** Information supplied **
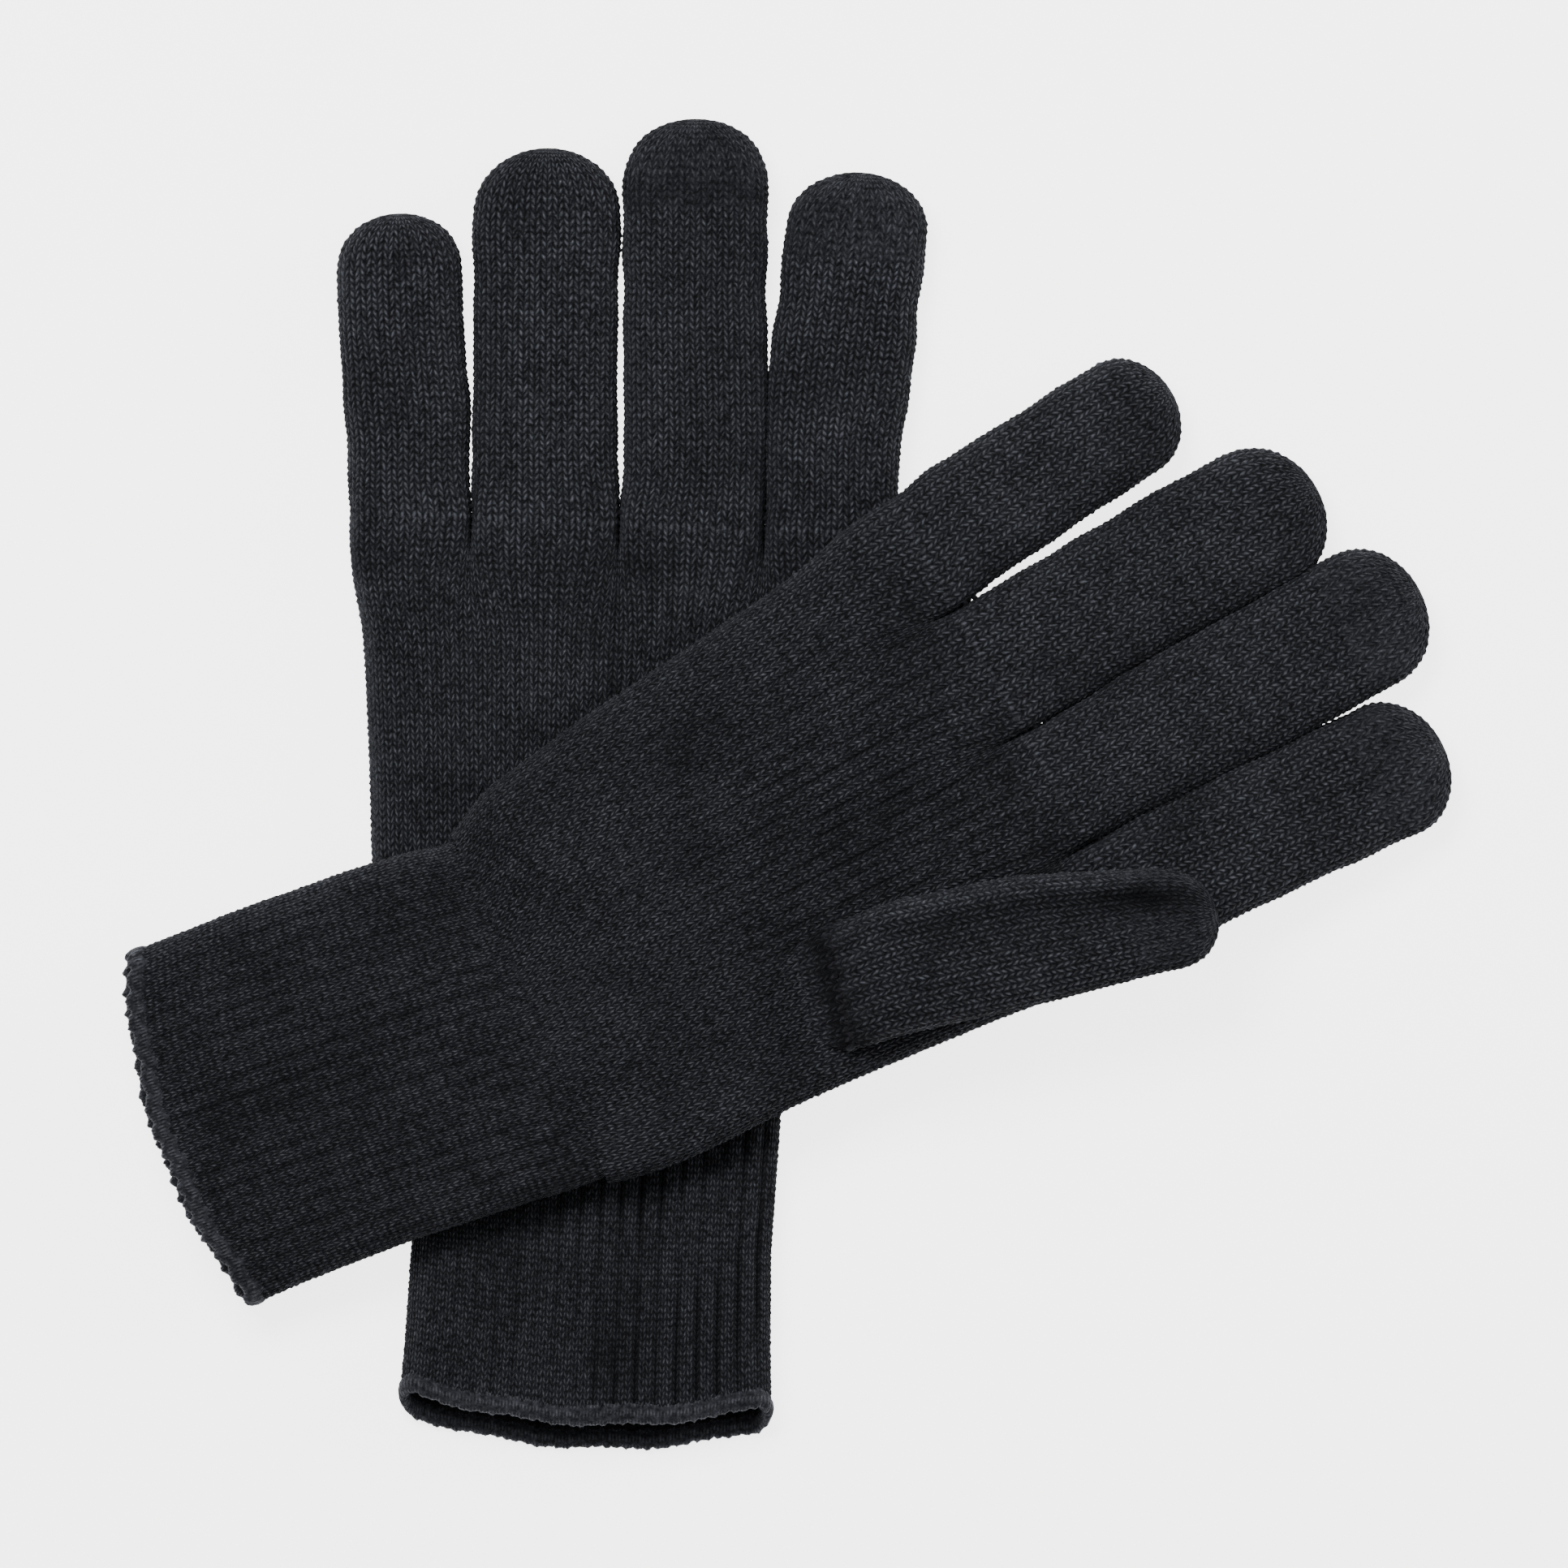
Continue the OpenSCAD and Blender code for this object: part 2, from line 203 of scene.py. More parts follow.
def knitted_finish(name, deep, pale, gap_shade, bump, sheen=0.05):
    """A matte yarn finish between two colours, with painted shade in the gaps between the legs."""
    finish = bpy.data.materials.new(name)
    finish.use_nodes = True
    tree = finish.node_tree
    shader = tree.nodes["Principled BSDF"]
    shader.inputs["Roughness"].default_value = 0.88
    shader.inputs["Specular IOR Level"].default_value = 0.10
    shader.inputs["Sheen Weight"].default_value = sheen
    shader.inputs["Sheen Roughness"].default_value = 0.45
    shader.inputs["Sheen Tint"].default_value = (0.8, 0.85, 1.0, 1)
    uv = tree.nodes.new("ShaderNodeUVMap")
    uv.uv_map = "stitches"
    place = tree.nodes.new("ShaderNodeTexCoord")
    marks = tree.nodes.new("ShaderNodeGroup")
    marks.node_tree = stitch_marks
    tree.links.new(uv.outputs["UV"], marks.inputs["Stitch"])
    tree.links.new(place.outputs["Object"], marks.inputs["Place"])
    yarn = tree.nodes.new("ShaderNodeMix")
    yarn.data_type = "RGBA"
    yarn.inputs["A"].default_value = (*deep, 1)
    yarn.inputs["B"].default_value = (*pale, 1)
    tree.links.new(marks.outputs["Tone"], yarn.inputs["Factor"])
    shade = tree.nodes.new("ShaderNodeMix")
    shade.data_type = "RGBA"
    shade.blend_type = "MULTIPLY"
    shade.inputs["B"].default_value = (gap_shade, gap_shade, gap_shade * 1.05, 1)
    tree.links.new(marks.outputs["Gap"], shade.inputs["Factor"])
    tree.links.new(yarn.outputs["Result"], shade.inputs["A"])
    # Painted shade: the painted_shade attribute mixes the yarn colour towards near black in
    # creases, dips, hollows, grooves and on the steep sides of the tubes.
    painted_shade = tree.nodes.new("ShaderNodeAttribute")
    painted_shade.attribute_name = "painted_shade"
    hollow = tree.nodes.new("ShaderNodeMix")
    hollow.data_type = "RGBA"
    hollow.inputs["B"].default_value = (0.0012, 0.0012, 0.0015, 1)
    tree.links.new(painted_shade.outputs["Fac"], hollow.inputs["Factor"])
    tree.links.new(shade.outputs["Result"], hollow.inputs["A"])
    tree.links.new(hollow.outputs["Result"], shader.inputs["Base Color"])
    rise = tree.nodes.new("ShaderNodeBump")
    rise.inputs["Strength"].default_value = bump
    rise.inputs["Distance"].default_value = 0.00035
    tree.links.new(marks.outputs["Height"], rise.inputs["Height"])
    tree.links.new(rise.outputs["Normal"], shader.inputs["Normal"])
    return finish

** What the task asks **
Word for word, restate all of the data shown above.

** Answer in full **
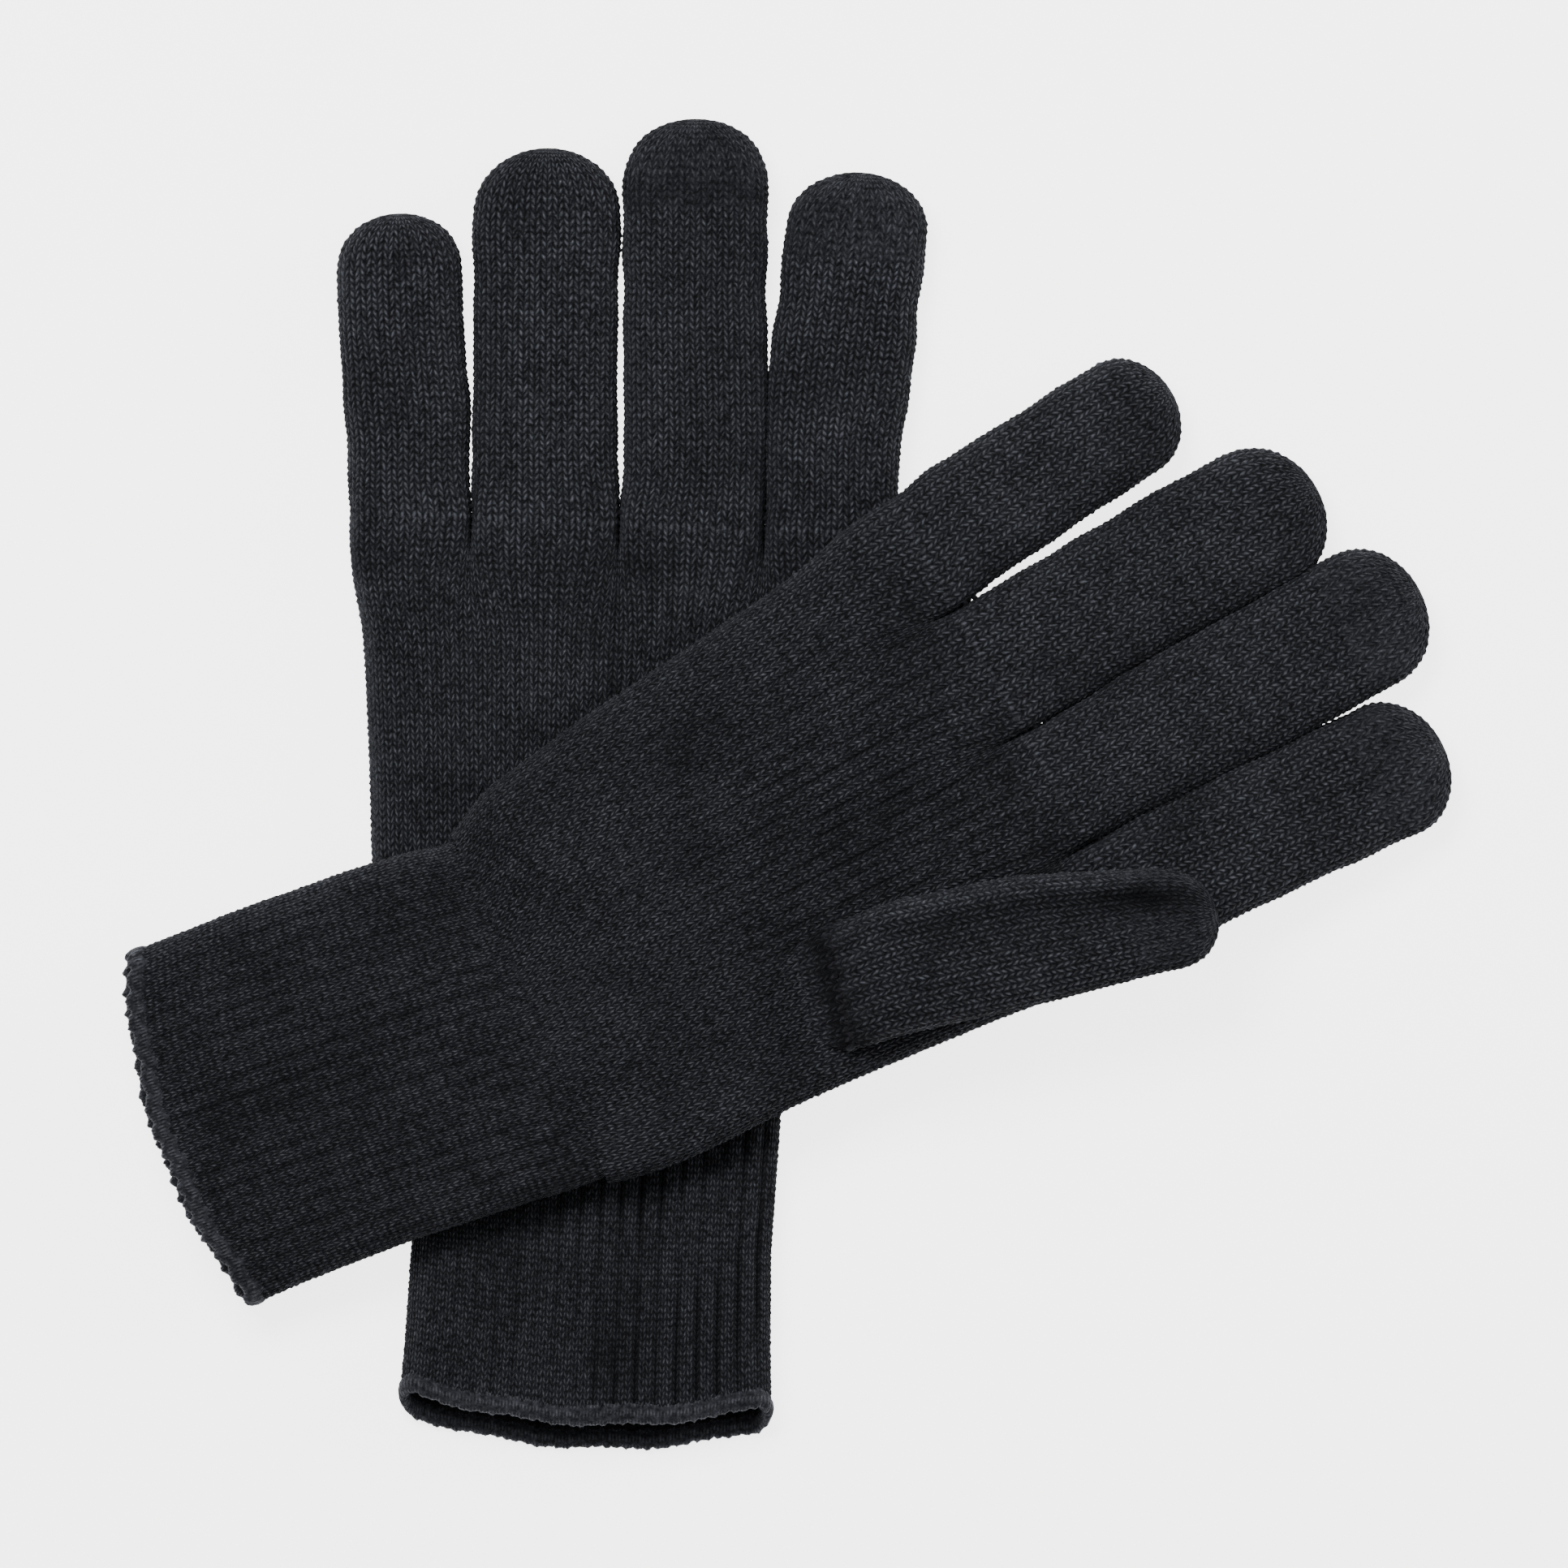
Continue the OpenSCAD and Blender code for this object: part 2, from line 203 of scene.py. More parts follow.
def knitted_finish(name, deep, pale, gap_shade, bump, sheen=0.05):
    """A matte yarn finish between two colours, with painted shade in the gaps between the legs."""
    finish = bpy.data.materials.new(name)
    finish.use_nodes = True
    tree = finish.node_tree
    shader = tree.nodes["Principled BSDF"]
    shader.inputs["Roughness"].default_value = 0.88
    shader.inputs["Specular IOR Level"].default_value = 0.10
    shader.inputs["Sheen Weight"].default_value = sheen
    shader.inputs["Sheen Roughness"].default_value = 0.45
    shader.inputs["Sheen Tint"].default_value = (0.8, 0.85, 1.0, 1)
    uv = tree.nodes.new("ShaderNodeUVMap")
    uv.uv_map = "stitches"
    place = tree.nodes.new("ShaderNodeTexCoord")
    marks = tree.nodes.new("ShaderNodeGroup")
    marks.node_tree = stitch_marks
    tree.links.new(uv.outputs["UV"], marks.inputs["Stitch"])
    tree.links.new(place.outputs["Object"], marks.inputs["Place"])
    yarn = tree.nodes.new("ShaderNodeMix")
    yarn.data_type = "RGBA"
    yarn.inputs["A"].default_value = (*deep, 1)
    yarn.inputs["B"].default_value = (*pale, 1)
    tree.links.new(marks.outputs["Tone"], yarn.inputs["Factor"])
    shade = tree.nodes.new("ShaderNodeMix")
    shade.data_type = "RGBA"
    shade.blend_type = "MULTIPLY"
    shade.inputs["B"].default_value = (gap_shade, gap_shade, gap_shade * 1.05, 1)
    tree.links.new(marks.outputs["Gap"], shade.inputs["Factor"])
    tree.links.new(yarn.outputs["Result"], shade.inputs["A"])
    # Painted shade: the painted_shade attribute mixes the yarn colour towards near black in
    # creases, dips, hollows, grooves and on the steep sides of the tubes.
    painted_shade = tree.nodes.new("ShaderNodeAttribute")
    painted_shade.attribute_name = "painted_shade"
    hollow = tree.nodes.new("ShaderNodeMix")
    hollow.data_type = "RGBA"
    hollow.inputs["B"].default_value = (0.0012, 0.0012, 0.0015, 1)
    tree.links.new(painted_shade.outputs["Fac"], hollow.inputs["Factor"])
    tree.links.new(shade.outputs["Result"], hollow.inputs["A"])
    tree.links.new(hollow.outputs["Result"], shader.inputs["Base Color"])
    rise = tree.nodes.new("ShaderNodeBump")
    rise.inputs["Strength"].default_value = bump
    rise.inputs["Distance"].default_value = 0.00035
    tree.links.new(marks.outputs["Height"], rise.inputs["Height"])
    tree.links.new(rise.outputs["Normal"], shader.inputs["Normal"])
    return finish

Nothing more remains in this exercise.